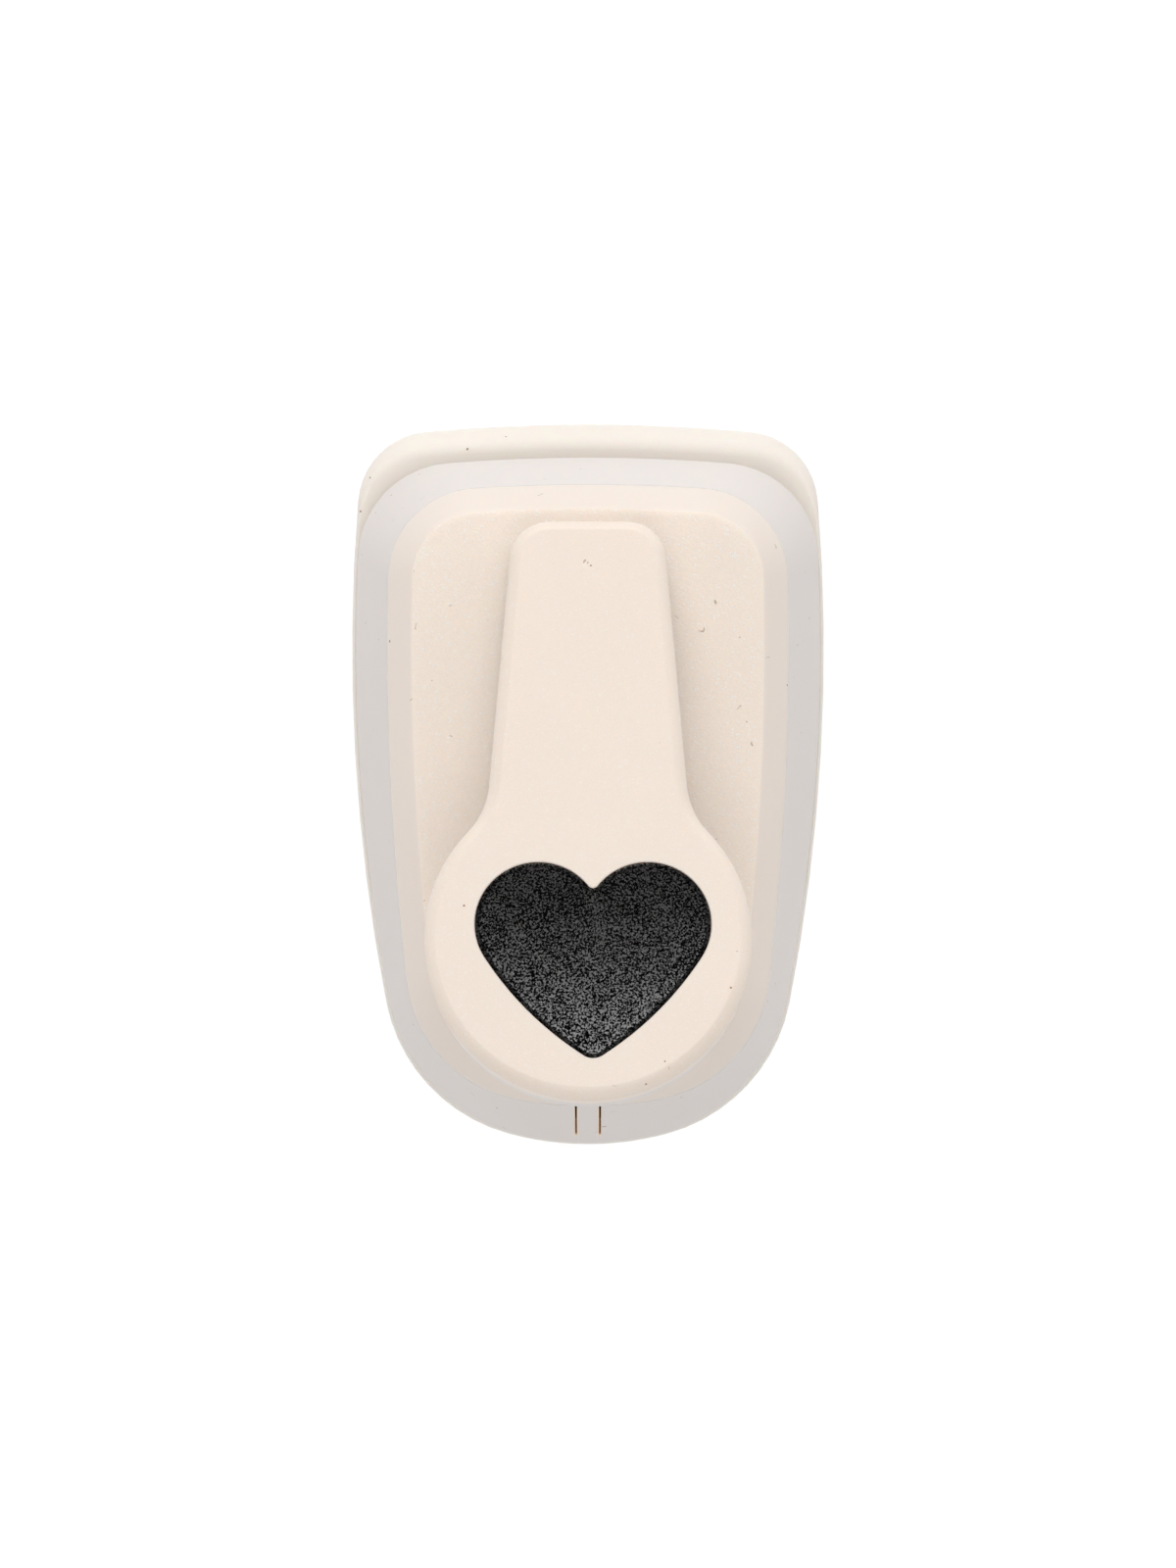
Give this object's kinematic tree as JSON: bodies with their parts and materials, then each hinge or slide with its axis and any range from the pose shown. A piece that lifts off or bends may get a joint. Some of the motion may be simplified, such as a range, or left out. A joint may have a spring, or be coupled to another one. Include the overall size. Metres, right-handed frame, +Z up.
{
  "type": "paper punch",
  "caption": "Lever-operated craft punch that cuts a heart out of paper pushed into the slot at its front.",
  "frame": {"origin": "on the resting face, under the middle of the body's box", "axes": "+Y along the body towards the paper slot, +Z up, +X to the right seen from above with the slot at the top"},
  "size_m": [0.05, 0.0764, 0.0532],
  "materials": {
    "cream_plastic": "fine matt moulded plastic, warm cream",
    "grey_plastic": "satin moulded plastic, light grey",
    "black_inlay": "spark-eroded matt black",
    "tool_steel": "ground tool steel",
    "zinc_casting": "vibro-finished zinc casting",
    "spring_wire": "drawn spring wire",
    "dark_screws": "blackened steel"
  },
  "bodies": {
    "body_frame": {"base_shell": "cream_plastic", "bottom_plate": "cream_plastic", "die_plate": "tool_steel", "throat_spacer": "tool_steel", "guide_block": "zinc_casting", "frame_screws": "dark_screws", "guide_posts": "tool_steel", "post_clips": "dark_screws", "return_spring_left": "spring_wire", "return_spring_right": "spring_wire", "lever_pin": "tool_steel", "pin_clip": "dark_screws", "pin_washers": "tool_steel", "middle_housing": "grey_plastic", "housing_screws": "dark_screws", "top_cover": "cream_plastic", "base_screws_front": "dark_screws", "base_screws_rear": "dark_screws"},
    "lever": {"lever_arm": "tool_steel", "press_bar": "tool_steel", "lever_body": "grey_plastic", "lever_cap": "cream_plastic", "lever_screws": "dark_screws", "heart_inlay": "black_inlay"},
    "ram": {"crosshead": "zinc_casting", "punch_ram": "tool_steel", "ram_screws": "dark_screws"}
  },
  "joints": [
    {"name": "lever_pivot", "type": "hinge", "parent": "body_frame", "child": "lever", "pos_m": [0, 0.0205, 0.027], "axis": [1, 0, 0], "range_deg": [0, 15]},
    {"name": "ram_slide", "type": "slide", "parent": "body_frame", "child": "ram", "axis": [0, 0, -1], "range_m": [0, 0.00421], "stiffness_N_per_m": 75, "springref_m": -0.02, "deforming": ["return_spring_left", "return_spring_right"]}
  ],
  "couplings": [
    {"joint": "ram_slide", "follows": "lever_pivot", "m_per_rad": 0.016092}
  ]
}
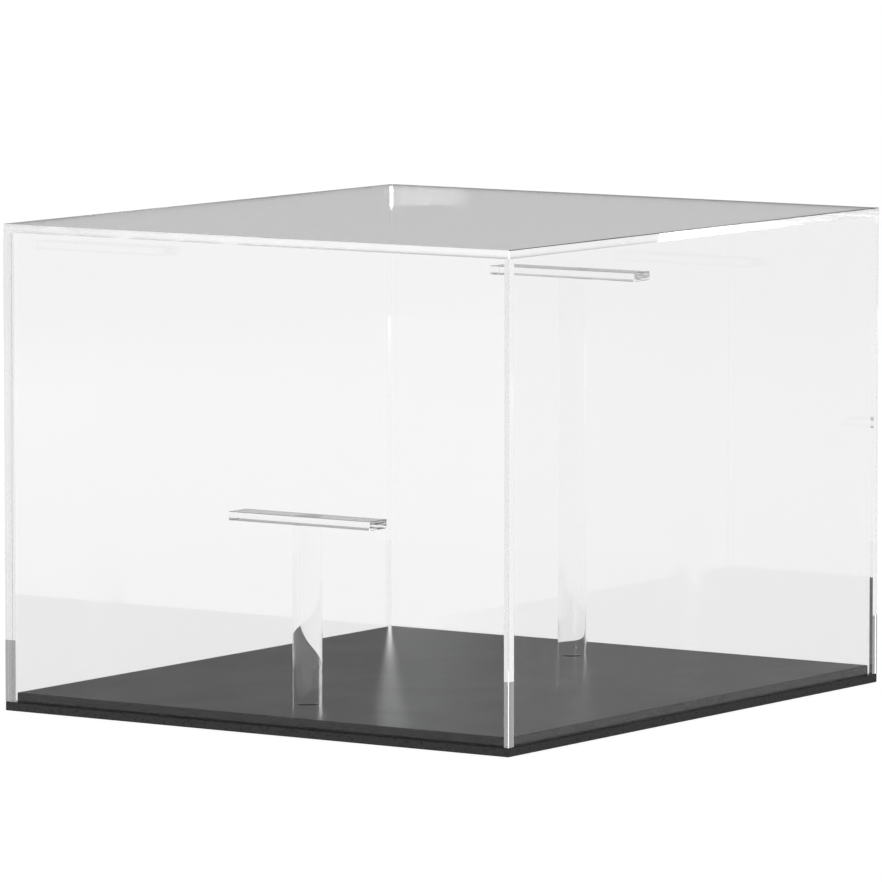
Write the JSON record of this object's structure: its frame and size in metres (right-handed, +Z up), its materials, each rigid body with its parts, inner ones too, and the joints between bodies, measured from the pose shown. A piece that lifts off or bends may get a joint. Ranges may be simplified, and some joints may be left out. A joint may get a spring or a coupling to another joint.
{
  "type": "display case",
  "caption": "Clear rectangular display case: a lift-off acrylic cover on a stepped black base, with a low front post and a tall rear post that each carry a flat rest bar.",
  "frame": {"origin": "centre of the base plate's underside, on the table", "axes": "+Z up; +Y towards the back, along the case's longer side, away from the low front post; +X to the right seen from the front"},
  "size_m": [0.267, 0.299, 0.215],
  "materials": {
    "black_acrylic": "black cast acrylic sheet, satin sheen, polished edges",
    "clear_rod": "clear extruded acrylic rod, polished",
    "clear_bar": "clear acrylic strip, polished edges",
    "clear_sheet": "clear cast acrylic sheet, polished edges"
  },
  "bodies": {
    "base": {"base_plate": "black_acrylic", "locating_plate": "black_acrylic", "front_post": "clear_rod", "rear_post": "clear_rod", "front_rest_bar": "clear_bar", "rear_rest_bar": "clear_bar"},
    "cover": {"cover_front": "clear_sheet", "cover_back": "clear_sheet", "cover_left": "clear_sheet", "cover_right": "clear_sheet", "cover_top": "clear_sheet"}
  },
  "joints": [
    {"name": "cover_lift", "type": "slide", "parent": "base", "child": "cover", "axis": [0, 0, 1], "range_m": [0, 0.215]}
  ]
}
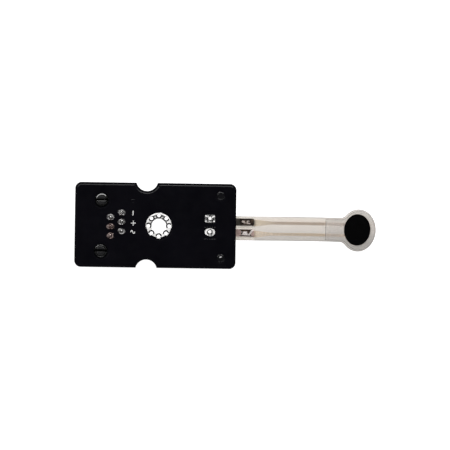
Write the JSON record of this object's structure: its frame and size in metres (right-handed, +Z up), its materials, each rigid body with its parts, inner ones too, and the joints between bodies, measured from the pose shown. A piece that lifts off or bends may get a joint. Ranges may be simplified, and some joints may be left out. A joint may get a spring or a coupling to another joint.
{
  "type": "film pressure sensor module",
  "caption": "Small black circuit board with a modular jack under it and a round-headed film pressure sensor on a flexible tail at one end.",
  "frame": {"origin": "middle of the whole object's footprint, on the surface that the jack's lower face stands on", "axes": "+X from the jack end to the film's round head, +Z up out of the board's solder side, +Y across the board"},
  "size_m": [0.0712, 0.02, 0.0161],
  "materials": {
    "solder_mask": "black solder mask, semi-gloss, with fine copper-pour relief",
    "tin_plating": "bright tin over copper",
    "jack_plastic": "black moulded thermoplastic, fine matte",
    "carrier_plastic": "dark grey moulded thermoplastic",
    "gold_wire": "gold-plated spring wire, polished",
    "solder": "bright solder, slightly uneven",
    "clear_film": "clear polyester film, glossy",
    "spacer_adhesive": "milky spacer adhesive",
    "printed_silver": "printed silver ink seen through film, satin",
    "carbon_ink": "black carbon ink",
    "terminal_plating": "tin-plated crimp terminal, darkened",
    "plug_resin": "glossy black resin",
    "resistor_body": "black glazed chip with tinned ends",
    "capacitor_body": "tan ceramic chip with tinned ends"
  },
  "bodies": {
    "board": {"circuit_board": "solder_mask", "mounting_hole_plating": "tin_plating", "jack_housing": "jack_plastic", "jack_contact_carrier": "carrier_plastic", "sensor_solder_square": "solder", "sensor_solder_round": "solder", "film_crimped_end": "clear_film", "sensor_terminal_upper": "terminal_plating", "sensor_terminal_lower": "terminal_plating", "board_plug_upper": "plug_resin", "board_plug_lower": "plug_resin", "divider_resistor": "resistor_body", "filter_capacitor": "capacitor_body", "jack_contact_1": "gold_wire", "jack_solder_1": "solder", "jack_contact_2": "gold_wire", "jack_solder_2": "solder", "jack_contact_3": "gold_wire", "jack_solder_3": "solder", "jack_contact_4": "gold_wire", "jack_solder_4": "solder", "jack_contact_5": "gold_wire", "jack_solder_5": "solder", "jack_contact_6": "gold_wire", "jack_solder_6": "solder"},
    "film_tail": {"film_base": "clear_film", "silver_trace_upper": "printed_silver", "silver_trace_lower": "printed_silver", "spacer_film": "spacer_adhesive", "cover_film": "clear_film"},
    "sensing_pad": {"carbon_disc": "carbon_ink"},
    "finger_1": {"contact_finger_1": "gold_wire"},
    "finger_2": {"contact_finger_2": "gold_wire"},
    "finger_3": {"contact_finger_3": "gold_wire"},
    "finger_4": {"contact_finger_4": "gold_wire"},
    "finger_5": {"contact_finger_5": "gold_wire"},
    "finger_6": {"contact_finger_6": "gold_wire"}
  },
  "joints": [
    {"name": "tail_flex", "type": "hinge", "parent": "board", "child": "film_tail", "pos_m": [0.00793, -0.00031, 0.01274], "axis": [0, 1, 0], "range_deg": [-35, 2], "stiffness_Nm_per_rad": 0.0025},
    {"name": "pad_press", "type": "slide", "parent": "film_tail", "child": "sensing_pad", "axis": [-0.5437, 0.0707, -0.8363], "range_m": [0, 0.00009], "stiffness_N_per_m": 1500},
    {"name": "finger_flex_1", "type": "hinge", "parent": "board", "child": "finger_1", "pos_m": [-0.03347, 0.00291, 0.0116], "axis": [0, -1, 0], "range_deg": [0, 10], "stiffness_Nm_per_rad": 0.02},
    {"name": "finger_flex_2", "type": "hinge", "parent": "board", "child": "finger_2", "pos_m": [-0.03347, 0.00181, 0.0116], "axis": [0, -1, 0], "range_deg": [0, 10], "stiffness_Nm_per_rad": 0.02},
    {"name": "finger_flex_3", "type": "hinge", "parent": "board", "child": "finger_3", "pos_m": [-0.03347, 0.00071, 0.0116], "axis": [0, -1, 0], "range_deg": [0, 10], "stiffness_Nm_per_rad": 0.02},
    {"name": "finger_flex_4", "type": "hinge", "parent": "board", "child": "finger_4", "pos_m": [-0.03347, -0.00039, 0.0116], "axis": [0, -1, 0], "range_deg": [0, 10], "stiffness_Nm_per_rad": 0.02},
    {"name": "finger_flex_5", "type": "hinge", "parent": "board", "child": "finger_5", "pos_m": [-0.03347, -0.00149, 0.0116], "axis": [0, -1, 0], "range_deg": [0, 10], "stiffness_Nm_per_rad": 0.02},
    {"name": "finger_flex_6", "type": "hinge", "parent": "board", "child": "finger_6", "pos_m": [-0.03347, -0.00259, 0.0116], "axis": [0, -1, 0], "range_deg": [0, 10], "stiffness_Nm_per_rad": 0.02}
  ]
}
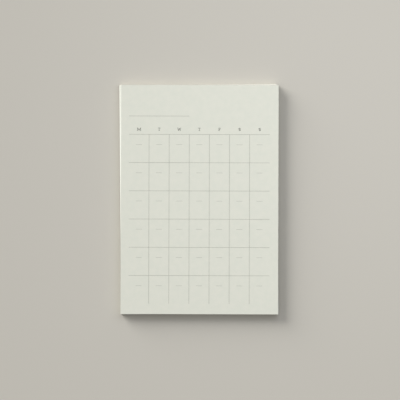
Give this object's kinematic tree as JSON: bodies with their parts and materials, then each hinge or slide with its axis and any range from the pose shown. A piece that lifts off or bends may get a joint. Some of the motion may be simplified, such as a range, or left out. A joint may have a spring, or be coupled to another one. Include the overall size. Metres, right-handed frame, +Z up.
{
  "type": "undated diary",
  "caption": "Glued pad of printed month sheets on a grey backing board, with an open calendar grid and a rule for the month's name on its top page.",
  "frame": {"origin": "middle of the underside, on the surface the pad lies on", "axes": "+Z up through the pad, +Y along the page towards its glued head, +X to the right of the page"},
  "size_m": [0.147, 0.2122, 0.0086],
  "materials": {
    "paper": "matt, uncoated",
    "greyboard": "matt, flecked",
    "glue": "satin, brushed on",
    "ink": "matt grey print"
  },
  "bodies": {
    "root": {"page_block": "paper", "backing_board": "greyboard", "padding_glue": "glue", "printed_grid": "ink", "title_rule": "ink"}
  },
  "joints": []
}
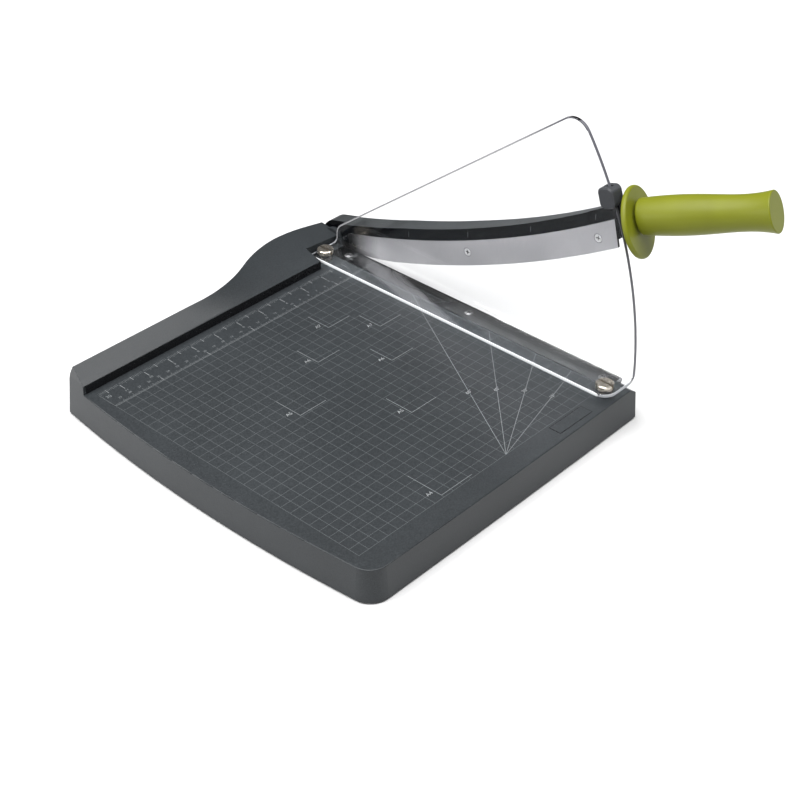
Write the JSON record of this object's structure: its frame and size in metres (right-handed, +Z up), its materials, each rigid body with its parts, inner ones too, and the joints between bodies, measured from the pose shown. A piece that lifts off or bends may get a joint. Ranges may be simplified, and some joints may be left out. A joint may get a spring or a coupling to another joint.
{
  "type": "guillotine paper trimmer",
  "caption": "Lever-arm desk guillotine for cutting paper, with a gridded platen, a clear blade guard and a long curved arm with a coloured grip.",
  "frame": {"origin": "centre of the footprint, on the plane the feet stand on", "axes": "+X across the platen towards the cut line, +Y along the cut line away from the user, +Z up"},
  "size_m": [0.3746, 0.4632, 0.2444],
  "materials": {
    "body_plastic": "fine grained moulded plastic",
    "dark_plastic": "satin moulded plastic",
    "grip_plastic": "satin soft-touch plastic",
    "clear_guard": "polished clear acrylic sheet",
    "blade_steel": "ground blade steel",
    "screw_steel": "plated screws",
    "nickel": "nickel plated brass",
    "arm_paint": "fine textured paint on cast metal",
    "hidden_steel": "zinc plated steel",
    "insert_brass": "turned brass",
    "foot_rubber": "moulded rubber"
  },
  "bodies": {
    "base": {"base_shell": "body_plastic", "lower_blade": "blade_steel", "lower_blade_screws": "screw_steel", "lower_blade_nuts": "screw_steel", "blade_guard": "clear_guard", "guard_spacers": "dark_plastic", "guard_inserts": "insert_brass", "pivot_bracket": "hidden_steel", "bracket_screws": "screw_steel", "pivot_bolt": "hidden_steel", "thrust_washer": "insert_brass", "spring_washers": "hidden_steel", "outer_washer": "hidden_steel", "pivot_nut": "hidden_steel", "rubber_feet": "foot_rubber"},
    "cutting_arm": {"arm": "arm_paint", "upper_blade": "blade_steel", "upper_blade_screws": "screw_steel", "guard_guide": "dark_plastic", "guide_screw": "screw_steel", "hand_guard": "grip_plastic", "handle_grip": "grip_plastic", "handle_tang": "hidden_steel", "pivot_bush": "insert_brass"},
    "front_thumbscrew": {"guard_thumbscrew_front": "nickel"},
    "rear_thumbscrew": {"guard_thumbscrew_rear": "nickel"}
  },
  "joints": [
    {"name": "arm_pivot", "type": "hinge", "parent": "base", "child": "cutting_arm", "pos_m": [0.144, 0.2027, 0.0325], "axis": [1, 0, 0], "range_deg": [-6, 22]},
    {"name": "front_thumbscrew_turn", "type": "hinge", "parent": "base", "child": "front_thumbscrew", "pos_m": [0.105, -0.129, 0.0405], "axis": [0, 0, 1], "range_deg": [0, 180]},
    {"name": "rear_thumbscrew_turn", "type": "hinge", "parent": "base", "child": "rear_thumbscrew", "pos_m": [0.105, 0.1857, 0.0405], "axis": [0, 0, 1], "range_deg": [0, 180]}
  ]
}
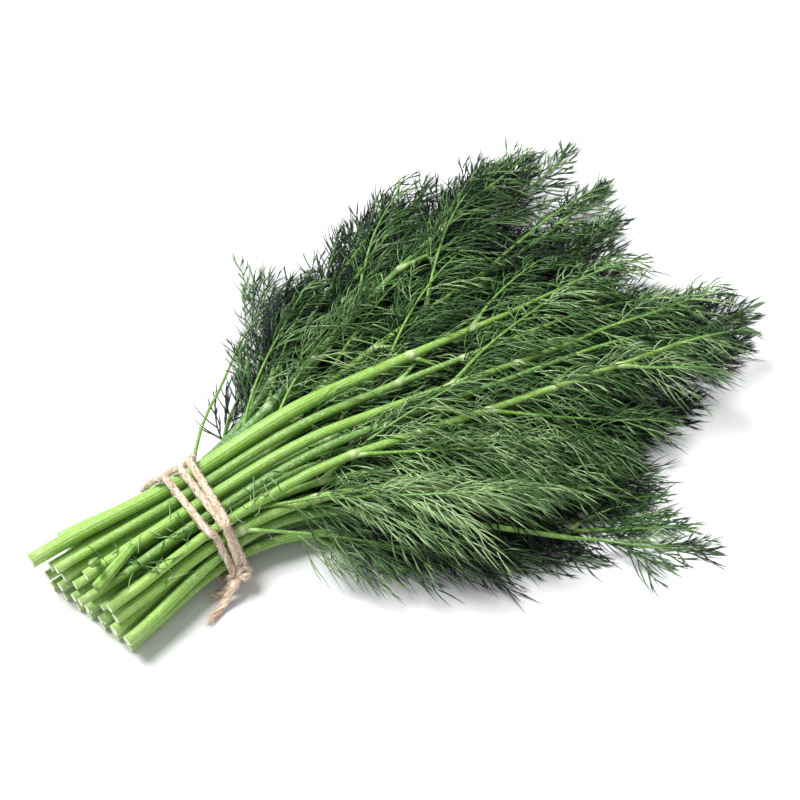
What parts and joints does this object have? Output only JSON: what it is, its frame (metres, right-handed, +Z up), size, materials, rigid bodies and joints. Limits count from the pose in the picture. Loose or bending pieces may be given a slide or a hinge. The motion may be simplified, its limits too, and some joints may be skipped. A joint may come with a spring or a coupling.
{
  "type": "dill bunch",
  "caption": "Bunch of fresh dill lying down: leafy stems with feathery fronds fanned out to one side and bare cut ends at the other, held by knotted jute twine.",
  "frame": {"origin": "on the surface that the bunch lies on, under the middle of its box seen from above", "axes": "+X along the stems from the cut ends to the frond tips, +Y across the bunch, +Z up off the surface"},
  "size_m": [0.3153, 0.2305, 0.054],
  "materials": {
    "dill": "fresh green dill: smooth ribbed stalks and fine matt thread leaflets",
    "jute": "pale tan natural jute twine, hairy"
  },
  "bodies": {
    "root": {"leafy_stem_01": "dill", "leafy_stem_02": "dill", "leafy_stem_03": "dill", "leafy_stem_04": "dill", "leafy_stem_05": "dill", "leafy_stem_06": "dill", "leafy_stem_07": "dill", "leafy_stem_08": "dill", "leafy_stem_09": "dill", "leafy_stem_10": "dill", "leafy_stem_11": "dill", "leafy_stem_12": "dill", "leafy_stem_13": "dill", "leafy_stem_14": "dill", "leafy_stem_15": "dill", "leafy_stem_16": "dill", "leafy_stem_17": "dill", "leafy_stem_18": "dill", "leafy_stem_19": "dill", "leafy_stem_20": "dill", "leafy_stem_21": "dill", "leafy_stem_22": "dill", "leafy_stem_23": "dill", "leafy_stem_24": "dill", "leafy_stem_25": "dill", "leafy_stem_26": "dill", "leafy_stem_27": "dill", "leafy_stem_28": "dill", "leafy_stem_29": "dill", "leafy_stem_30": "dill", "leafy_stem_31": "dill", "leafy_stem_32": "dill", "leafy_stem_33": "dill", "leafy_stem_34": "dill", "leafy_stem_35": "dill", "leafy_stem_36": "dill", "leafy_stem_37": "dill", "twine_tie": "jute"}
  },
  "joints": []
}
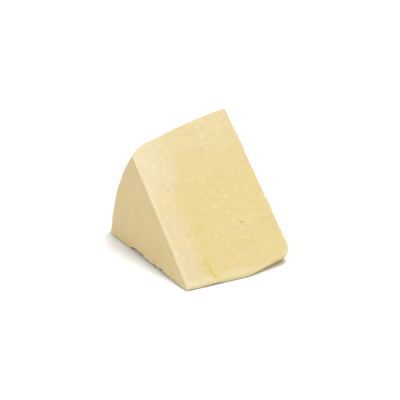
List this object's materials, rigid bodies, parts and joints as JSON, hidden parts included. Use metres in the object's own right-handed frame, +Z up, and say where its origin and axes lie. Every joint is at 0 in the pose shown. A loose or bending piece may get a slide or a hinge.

What to work on
Extract all lines of the records above that include "bending".

Solution to this problem
What parts and joints does this object have? Output only JSON: what it is, its frame (metres, right-handed, +Z up), size, materials, rigid bodies and joints. Limits count from the pose in the picture. Loose or bending pieces may be given a slide or a hinge. The motion may be simplified, its limits too, and some joints may be skipped. A joint may come with a spring or a coupling.
List this object's materials, rigid bodies, parts and joints as JSON, hidden parts included. Use metres in the object's own right-handed frame, +Z up, and say where its origin and axes lie. Every joint is at 0 in the pose shown. A loose or bending piece may get a slide or a hinge.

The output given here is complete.